When you do have the keys to the place, the first thing you should do is to go through it and complete a serious inspection. Create a list of every room, and every feature of the room as part of your renter’s checklist. Then take that list and document any damage, any repairs necessary and anything else worth noting. In addition to completing your renter’s checklist, take pictures or create video of each item to accompany the inspection. That way, if you ever have any problems with the unit or things to address when you move out, you can refer to the notes, pictures and video. Here is a direct link to a great resource you can use 

Prepare the apartment or home

Once your renter’s checklist has been completed, you should prepare the new home for your move-in. These tasks include making minor repairs, measuring the spaces for your stuff and painting. You should also make a list of items that you need to purchase or note which of your belongings will go into what room. This preparation phase will allow your move-in to run more smoothly and complete all the major repairs/cleaning before your stuff is in the way. 

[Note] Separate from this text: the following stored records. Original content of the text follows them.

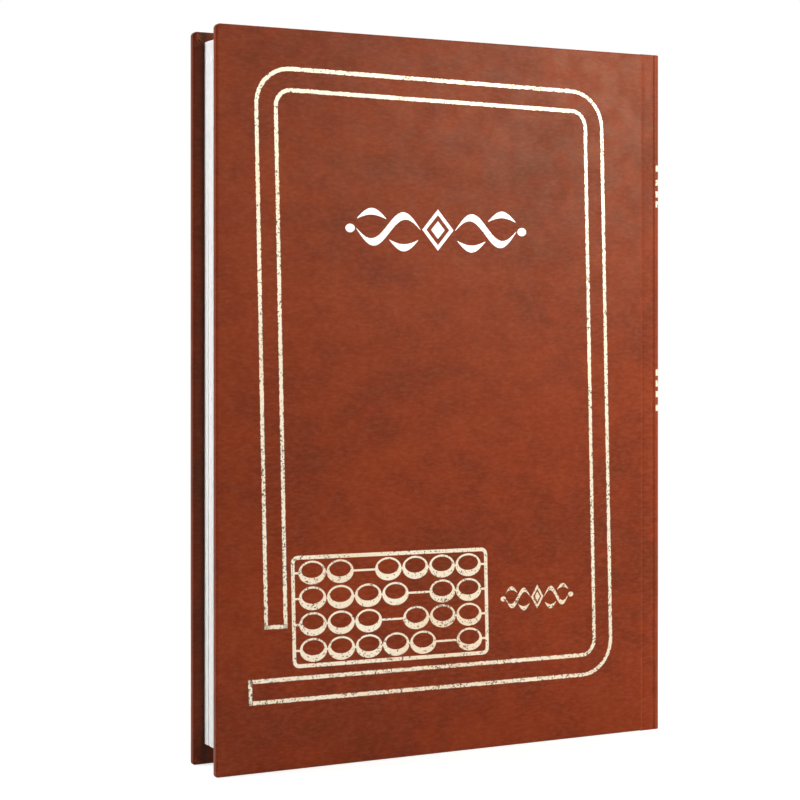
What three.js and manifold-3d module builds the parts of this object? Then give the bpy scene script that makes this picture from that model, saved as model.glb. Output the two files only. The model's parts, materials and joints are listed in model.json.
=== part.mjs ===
import * as THREE from 'three';
import Module from 'manifold-3d';
import { mergeVertices } from 'three/addons/utils/BufferGeometryUtils.js';

// A case-bound account book, standing upright on its tail and bound along its right side.
// Millimetres. +Z runs up the spine, the front cover faces -Y and the spine faces +X.
// The origin is the middle of the footprint, on the surface that the book stands on.

// The case: greyboards covered with leathercloth that is turned in over their edges.
const caseHeight = 303;
const caseWidth = 214.5;
const leatherThickness = 0.4;
const boardThickness = 2.5;
const turnInWidth = 15;
const cornerRadius = 1.6;
const edgeRounding = 0.8;
const boardEdgeRounding = 0.4;

// The joint groove between each board and the spine.
const jointWidth = 10.7;
const jointDepth = 0.9;
const jointGap = 0.15;
const shoulderWidth = 5.5;
const hingeInset = 1.5;
const hingeProud = 0.25;

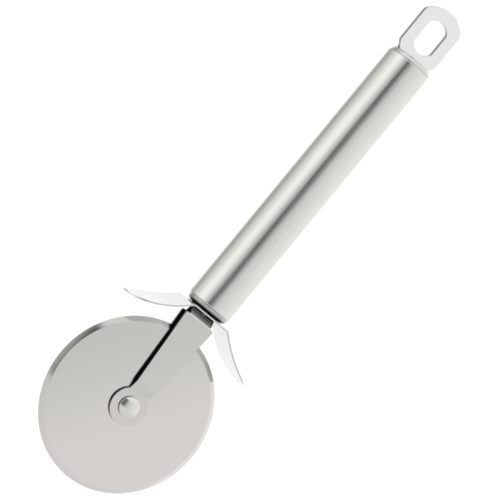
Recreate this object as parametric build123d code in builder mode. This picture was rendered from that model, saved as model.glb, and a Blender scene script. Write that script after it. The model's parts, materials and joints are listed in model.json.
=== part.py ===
from build123d import *
from math import asin, degrees, radians, sin, tan
import os

os.makedirs("parts", exist_ok=True)

# A stainless steel cutting wheel in a bent fork, on a tubular handle with a finger guard and a
# hanging loop, lying flat. Millimetres. +X runs along the handle from the wheel to the loop and
# +Z is the wheel's axle. The origin is under the middle of the overall length, on the surface
# that the tube rests on. Every "_x" value is a distance along the handle from the wheel's centre,
# and every height is measured from the wheel's mid-plane.

# ---- Driving dimensions -----------------------------------------------------------------------

# Cutting wheel
wheel_radius = 33.5
wheel_thickness = 1.24
bevel_width = 1.8
edge_land = 0.08
back_bevel = 0.12

# Hub
bush_radius = 3.5
running_clearance = 0.05
side_clearance = 0.05
friction_washer_radius = 6.4
friction_washer_thickness = 0.15

# Axle rivet and its socket
rivet_shank_radius = 1.3
socket_radius = 2.2
rivet_head_radius = 4.0
rivet_rim_height = 0.7
rivet_shoulder_radius = 3.8
rivet_shoulder_height = 0.9
rivet_head_height = 2.0

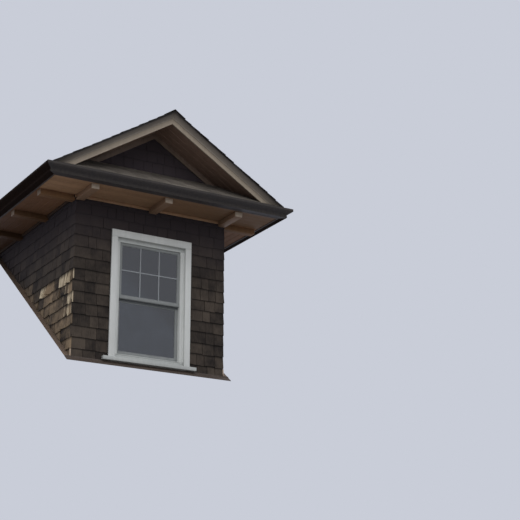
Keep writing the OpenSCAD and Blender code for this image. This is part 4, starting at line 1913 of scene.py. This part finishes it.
@dataclass
class Window:
    """The window: casing, frame, sashes, bars, beads, lock and glass."""

    finishes: Finishes
    rng: random.Random
    casing_lap: float = 30 * MM
    head_w: float = 80 * MM
    frame_set: float = 18 * MM
    stile_w: float = 28 * MM
    rail_h: float = 36 * MM
    check_rail_h: float = 60 * MM
    top_rail_h: float = 24 * MM
    bottom_rail_h: float = 40 * MM
    chamfer: float = 10 * MM
    panes: int = 3
    bar_w: float = 13 * MM
    bar_d: float = 6 * MM
    cross_bite: float = 0.8 * MM
    bead_w: float = 7 * MM
    bead_t: float = 5 * MM
    bead_step: float = 0.1 * MM
    glass_t: float = 16 * MM
    rib_w: float = 7 * MM
    rib_set: float = 2 * MM
    rib_d: float = 5 * MM
    ease: float = 2 * MM
    board_ease: float = 3 * MM
    bead_ease: float = 1.5 * MM
    sill_ease: float = 4 * MM

    def build(self) -> None:
        """Build every part of the window."""
        self.casing()
        board_from("window_sill", Slot.WINDOW_PAINT, self.finishes.sill, Run.ACROSS, self.rng, self.sill_ease)
        self.frame()
        self.ribs()
        self.lower_sash()
        self.upper_sash()
        self.bars()
        self.beads()
        self.lock()
        self.glass()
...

Important: Deep clean your space before you move in! A cleaning company can take care of everything for you, although they will charge a premium for the service.

Get Tenant insurance 

Finally, and perhaps most importantly, get yourself renters insurance. Renters insurance is an inexpensive policy that covers you (and your stuff) in the event of fire, flood or other life-altering emergencies. Most landlord’s policies do not cover the items within the individual units, and while the number of events involving renters may be low, it is far better to have it than to be sorry without. Renters insurance may be one of the best investments you make in yourself should something bad happen.